> [SHORT TASK]: Write out the data again in full, exactly as it reads.

> [DATA PROVIDED]:

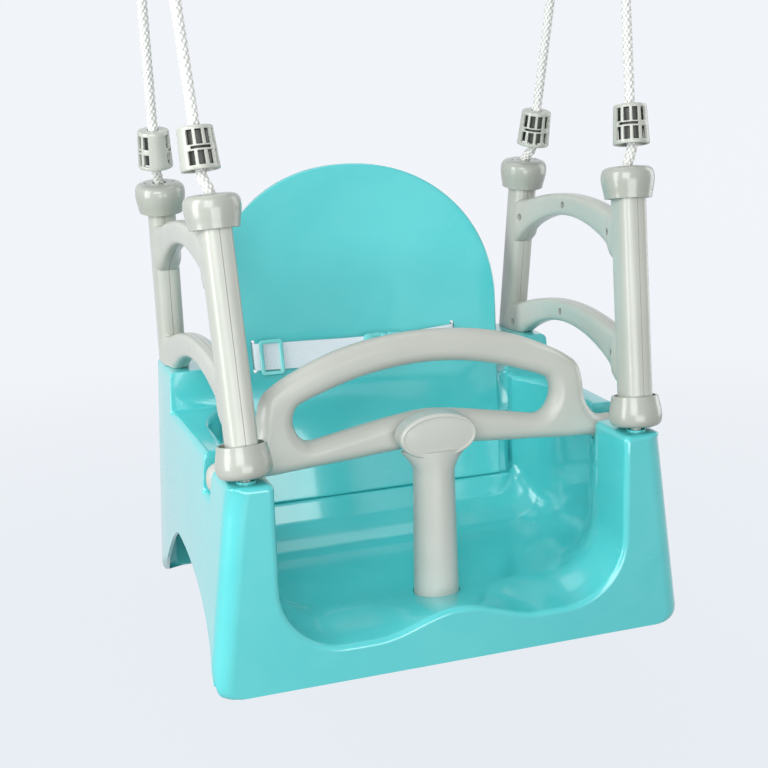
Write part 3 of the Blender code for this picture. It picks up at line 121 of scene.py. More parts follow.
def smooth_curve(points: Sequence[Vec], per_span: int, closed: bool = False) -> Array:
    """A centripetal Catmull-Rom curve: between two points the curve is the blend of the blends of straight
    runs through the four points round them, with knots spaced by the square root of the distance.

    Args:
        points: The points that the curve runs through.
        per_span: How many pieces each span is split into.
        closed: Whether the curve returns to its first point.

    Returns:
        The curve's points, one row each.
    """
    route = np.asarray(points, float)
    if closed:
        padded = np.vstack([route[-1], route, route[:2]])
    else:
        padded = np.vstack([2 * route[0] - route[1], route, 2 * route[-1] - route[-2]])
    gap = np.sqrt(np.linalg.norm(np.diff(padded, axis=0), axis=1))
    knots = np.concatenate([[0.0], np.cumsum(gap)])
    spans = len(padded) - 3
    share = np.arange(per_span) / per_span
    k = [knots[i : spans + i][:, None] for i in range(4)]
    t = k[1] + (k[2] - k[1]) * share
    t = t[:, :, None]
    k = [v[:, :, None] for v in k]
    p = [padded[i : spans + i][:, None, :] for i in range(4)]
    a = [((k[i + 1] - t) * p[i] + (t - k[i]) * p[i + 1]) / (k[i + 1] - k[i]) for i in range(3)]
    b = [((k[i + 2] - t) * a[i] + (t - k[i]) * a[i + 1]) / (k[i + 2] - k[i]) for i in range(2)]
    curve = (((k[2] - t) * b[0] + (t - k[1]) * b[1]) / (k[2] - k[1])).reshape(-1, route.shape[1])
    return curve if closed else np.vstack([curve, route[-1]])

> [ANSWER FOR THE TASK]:
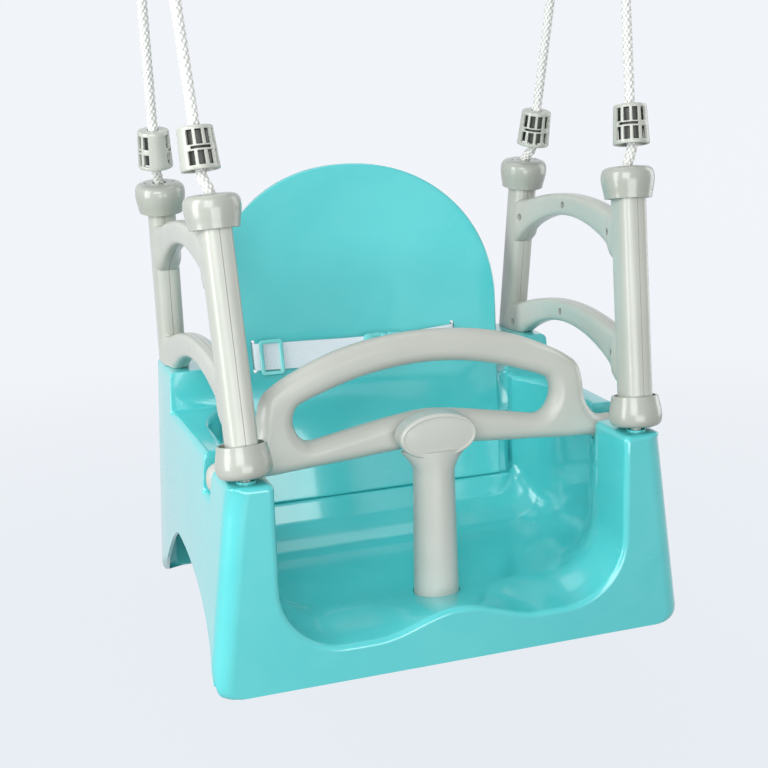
Write part 3 of the Blender code for this picture. It picks up at line 121 of scene.py. More parts follow.
def smooth_curve(points: Sequence[Vec], per_span: int, closed: bool = False) -> Array:
    """A centripetal Catmull-Rom curve: between two points the curve is the blend of the blends of straight
    runs through the four points round them, with knots spaced by the square root of the distance.

    Args:
        points: The points that the curve runs through.
        per_span: How many pieces each span is split into.
        closed: Whether the curve returns to its first point.

    Returns:
        The curve's points, one row each.
    """
    route = np.asarray(points, float)
    if closed:
        padded = np.vstack([route[-1], route, route[:2]])
    else:
        padded = np.vstack([2 * route[0] - route[1], route, 2 * route[-1] - route[-2]])
    gap = np.sqrt(np.linalg.norm(np.diff(padded, axis=0), axis=1))
    knots = np.concatenate([[0.0], np.cumsum(gap)])
    spans = len(padded) - 3
    share = np.arange(per_span) / per_span
    k = [knots[i : spans + i][:, None] for i in range(4)]
    t = k[1] + (k[2] - k[1]) * share
    t = t[:, :, None]
    k = [v[:, :, None] for v in k]
    p = [padded[i : spans + i][:, None, :] for i in range(4)]
    a = [((k[i + 1] - t) * p[i] + (t - k[i]) * p[i + 1]) / (k[i + 1] - k[i]) for i in range(3)]
    b = [((k[i + 2] - t) * a[i] + (t - k[i]) * a[i + 1]) / (k[i + 2] - k[i]) for i in range(2)]
    curve = (((k[2] - t) * b[0] + (t - k[1]) * b[1]) / (k[2] - k[1])).reshape(-1, route.shape[1])
    return curve if closed else np.vstack([curve, route[-1]])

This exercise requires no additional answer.